Introduced in 2005, Google Earth is a three-dimensional virtual globe overlaid with dynamic data layers that let you explore land, oceans, moon and stars. There’s even a tour guide option that will give you historical information about significant places and events.
Governments and businesses are using it to make decision for location based projects by analyzing geospatial information layered by topographic, demographic, traffic data, and the like. For example, the New York State Department of Transportation has developed a Traffic Data Viewer that uses data from the National Geodetic Survey (NGS) Database (a google earth application) to display published traffic data graphically. County administrators can use this resource to plan repaving efforts or an entrepreneur could use local traffic patterns to determine the best location to open up their new start-up.

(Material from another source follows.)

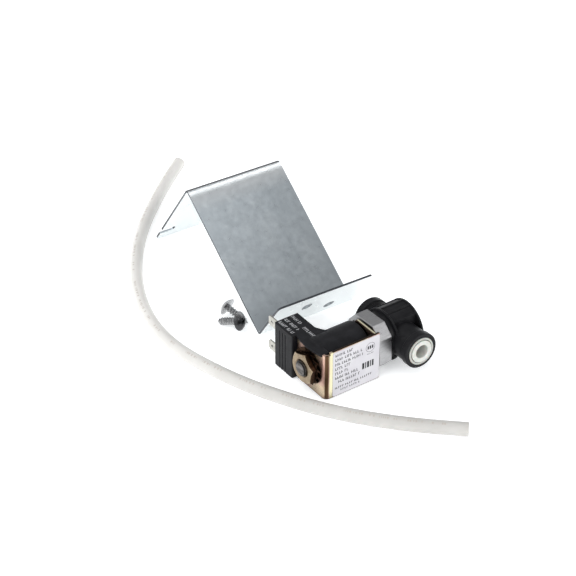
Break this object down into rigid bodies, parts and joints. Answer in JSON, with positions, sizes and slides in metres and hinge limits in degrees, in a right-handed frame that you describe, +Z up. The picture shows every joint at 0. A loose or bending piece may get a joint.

Educators are using it extensively in many different disciplines and ways, such as understanding global development, selecting and visualizing field study sites, studying land-use law and to depict the locations of many of the disputes, visualizing historical events and issues like the Trans-Atlantic slave trade routes, the underground railroad, the abolishment of slavery in Great Britain, mapping field trip routes, analyzing communication systems and so much more.
Plus, the Google Earth community is a great place to find data and can be used to explore historic grave sites, find overlays and place-marks related to Hurricane Katrina and the subsequent flooding in New Orleans, study locations of large airliner accidents, shipwrecks, World War I & II, and more.